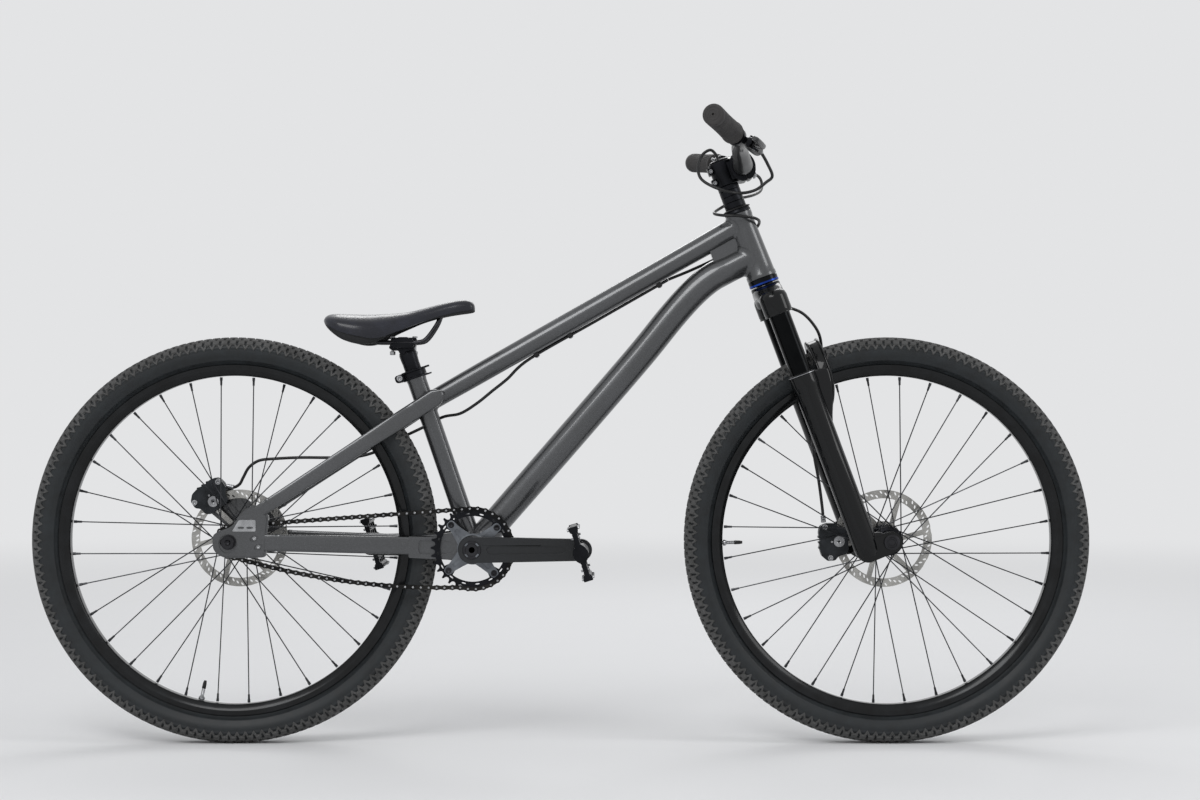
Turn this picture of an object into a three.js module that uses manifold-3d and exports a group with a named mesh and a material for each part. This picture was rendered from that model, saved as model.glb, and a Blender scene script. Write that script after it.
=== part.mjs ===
// A dirt jump bicycle, built as the separate pieces that it comes apart into.
// Millimetres, X forward, Y to the rider's left, Z up.
// The origin is on the ground, midway between the two wheel axles.

import * as THREE from "three";
import { mergeVertices } from "three/addons/utils/BufferGeometryUtils.js";
import Module from "manifold-3d";

const wasm = await Module();
wasm.setup();

// Driving dimensions
const fit = { clearance: 0.3, overrun: 4 };

const layout = {
  wheelbase: 1062,
  chainstay: 390,
  bottomBracketDrop: 12,
  steeringAngleDeg: 69.5,
  seatAngleDeg: 71,
  forkOffset: 40,
  forkLength: 459,
  forkTravel: 100,
  legSpacing: 130,
};

const roundSides = { wheel: 32, tube: 16, bar: 12, small: 10, pin: 8, hose: 6, nut: 6 };

const wheel = {
  tyreRadius: 330,
  tyreWidth: 56,
  tyreWall: 3,
  beadDepth: 6,
  rimRadius: 285.5,
  rimDepth: 18,
  rimWidth: 32,
  rimFace: 17,
  rimWall: 2.5,
  hookDepth: 8,
  spokeThickness: 2,
  nippleOffset: 3,
  valveRadius: 3,
  valveLength: 28,
  spokesPerSide: 16,
  crossings: 3,
  trailingShare: 0.5,
  frontValveDeg: 181,
  rearValveDeg: -102,
};

const frontHub = {
  width: 110,
  axleRadius: 7.5,
  endRadius: 12,
  shellRadius: 15,
  flangeRadius: 24,
  flangeThickness: 3.5,
  flangeRight: 32,
  flangeLeft: 24,
  rotorPlane: 40,
};

const rearHub = {
  width: 135,
  axleRadius: 5,
  endRadius: 10,
  shellRadius: 15,
  flangeRadius: 25,
  flangeThickness: 3.5,
  flangeRight: 21,
  flangeLeft: 33,
  rotorPlane: 52,
};

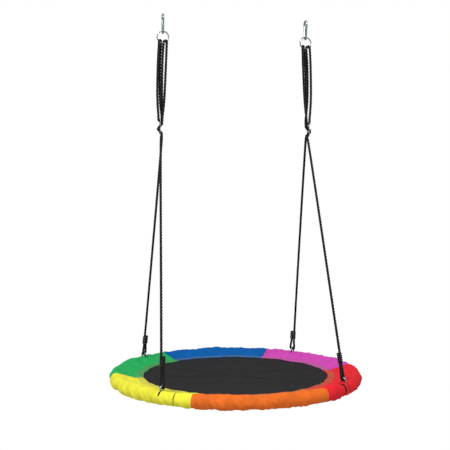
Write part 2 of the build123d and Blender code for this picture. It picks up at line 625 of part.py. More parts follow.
for corner in CORNERS:
    side_name, end_name = corner.split("_")
    side = SIDES[side_name]
    top_spot = LEG_TOP_FRONT if end_name == "front" else LEG_TOP_BACK
    sign = -1 if end_name == "front" else 1
    leg_top = hang(side, top_spot[0], sign * top_spot[1], PLATE_FOOT_Z + top_spot[2])
    _, wire, up, across_loop = loop_points(corner, side_name, leg_top)
    foot = Plane(origin=wire + up * CLAMP_ABOVE_EYE[corner], x_dir=across_loop, z_dir=up)
    core = ROPE_RADIUS + CLAMP_CORE_WALL
    rib_pitch = (CLAMP_HEIGHT - CLAMP_RIB_HEIGHT) / (CLAMP_RIBS - 1)
    with BuildPart() as clamp:
        extrude(clamp_section(foot, core), amount=CLAMP_HEIGHT)
        for rib in range(CLAMP_RIBS):
            extrude(clamp_section(foot.offset(rib * rib_pitch), core + CLAMP_RIB), amount=CLAMP_RIB_HEIGHT)
        with BuildSketch(foot.offset(-1)):
            with Locations((-ROPE_PAIR, 0), (ROPE_PAIR, 0)):
                Circle(ROPE_RADIUS + CLAMP_FIT)
        extrude(amount=CLAMP_HEIGHT + 2, mode=Mode.SUBTRACT)
    clamp.part.label = f"rope_clamp_{corner}"
    export_step(clamp.part, f"parts/rope_clamp_{corner}.step")
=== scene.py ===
from math import acos, atan2, cos, degrees, hypot, pi, radians, sin, sqrt

import bmesh
import bpy
from mathutils import Matrix, Vector, noise


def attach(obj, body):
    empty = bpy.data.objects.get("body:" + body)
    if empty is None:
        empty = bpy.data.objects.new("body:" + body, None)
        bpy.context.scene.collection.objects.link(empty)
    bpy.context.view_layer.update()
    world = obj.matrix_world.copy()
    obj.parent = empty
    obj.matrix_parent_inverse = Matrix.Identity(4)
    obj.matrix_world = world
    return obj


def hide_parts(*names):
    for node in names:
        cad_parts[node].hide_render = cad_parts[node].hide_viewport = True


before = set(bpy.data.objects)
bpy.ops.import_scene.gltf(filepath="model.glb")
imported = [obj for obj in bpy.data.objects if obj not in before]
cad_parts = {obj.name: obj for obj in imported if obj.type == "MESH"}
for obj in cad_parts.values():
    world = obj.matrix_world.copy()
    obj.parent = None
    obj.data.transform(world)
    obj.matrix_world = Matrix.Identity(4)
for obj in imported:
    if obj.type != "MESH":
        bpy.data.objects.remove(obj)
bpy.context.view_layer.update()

# Saucer swing. Metres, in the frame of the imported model: +Z up, +X to the right-hand hook.
# The seat's cover, hem, mat and stitches, the twisted ropes and the clamps are made here.

# ---------------------------------------------------------------- sizes, as in the model
SIDES = {"left": -1, "right": 1}
CORNERS = {"left_front": 225.0, "left_back": 135.0, "right_front": 315.0, "right_back": 45.0}
PANELS = {"magenta": 0.0, "blue": 60.0, "green": 120.0, "yellow": 180.0, "orange": 240.0, "red": 300.0}
SEAT_Z = -1.419             # middle of the rim
HOOK_X = 0.290
RIM_RADIUS = 0.474
COVER_RADIUS = 0.026
HEM_INNER = 0.367
HEM_OUTER = 0.401
MAT_RADIUS = 0.398
MAT_THICKNESS = 0.0024
HEM_FACE = 0.00335          # outside of the hem's layers, above and below the mat's middle
HEM_LAYER = 0.0019
RING_Z = -0.0837
RING_RADIUS = 0.0225
ROPE_RADIUS = 0.004
ROPE_PAIR = 0.0044
EYE_ROD_RADIUS = 0.003
EYE_RADIUS = 0.0095
EYE_HEIGHT = 0.041
CLAMP_ABOVE_EYE = {"left_front": 0.066, "left_back": 0.044, "right_front": 0.056, "right_back": 0.044}
CLAMP_HEIGHT = 0.037


# ================================================================ materials
def new_material(name, colour, roughness, metallic=0.0, specular=0.5):
    """A material with its own Principled shader, which is returned with its nodes and links."""
    material = bpy.data.materials.new(name)
    material.use_nodes = True
    nodes, links = material.node_tree.nodes, material.node_tree.links
    shader = nodes["Principled BSDF"]
    shader.inputs["Base Color"].default_value = (*colour, 1.0)
    shader.inputs["Roughness"].default_value = roughness
    shader.inputs["Metallic"].default_value = metallic
    shader.inputs["Specular IOR Level"].default_value = specular
    return material, shader, nodes, links


def coordinates(nodes, links, output, scale):
    """Object or UV coordinates, scaled."""
    source = nodes.new("ShaderNodeTexCoord")
    mapping = nodes.new("ShaderNodeMapping")
    mapping.inputs["Scale"].default_value = scale
    links.new(source.outputs[output], mapping.inputs["Vector"])
    return mapping.outputs["Vector"]


def noise_of(nodes, links, vector, scale, detail=3.0, roughness=0.55):
    texture = nodes.new("ShaderNodeTexNoise")
    texture.inputs["Scale"].default_value = scale
    texture.inputs["Detail"].default_value = detail
    texture.inputs["Roughness"].default_value = roughness
    links.new(vector, texture.inputs["Vector"])
    return texture.outputs["Fac"]


def maths(nodes, links, operation, first, second):
    node = nodes.new("ShaderNodeMath")
    node.operation = operation
    for socket, value in zip(node.inputs, (first, second)):
        if isinstance(value, (int, float)):
            socket.default_value = value
        else:
            links.new(value, socket)
    return node.outputs["Value"]


def ramp_between(nodes, links, factor, low, high, start=0.3, end=0.7):
    """A colour that goes from low to high as factor goes from start to end."""
    ramp = nodes.new("ShaderNodeValToRGB")
    ramp.color_ramp.elements[0].position = start
    ramp.color_ramp.elements[1].position = end
    ramp.color_ramp.elements[0].color = (*low, 1.0)
    ramp.color_ramp.elements[1].color = (*high, 1.0)
    links.new(factor, ramp.inputs["Fac"])
    return ramp.outputs["Color"]


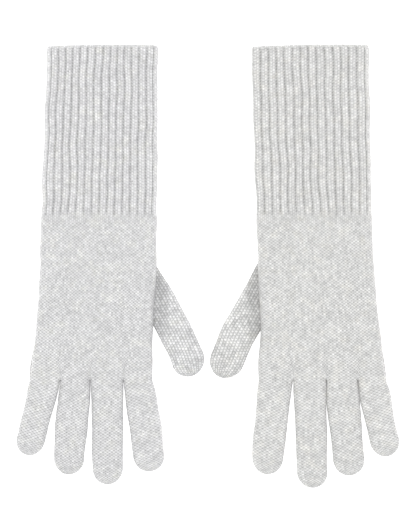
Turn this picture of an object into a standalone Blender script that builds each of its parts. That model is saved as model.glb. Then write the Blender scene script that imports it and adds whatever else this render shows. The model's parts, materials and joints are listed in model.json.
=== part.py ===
"""A pair of long knitted gloves with ribbed cuffs, laid side by side with the palms down.

Metres, +Z up. The surface they lie on is z = 0, the cuffs point to +Y and the fingers to -Y.
The right-hand glove lies at -X and the left-hand glove at +X, thumbs towards each other.
Each glove is a hollow knitted shell, split where the knit folds: at the wrist, at each finger's
root and middle, and at the thumb's root and middle. Every fold line lies on the palm side, where
the fabric creases, and the shells are cut back on the other side so that it also bends backwards.
"""

import math
from dataclasses import dataclass

import bmesh
import bpy
from mathutils import Vector

MM = 0.001

# Knitted fabric
PLAIN_WALL = 1.6 * MM
RIB_WALL = 2.2 * MM
GAP = 0.3 * MM
FOLD_BACK = math.radians(20)  # how far a fold line opens backwards
EDGE_POINTS = 7  # points round each side edge of a flattened tube, top and bottom included

# Lengths along a glove, from the line of the finger roots, which is y = 0 in a glove's own frame
HAND_LENGTH = 128.4 * MM
CUFF_LENGTH = 131.9 * MM
WELT_LENGTH = 4.0 * MM
HAND_MIDDLE_Y = 90.0 * MM

# Thicknesses of the lying tubes, palm to back
HAND_THICKNESS = 12.6 * MM
FINGER_THICKNESS = 10.0 * MM
THUMB_THICKNESS = 10.0 * MM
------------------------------
THE TASK - Write out every line of the entries that holds the word "before".

ANSWER BELOW -
before = set(bpy.data.objects)
imported = [obj for obj in bpy.data.objects if obj not in before]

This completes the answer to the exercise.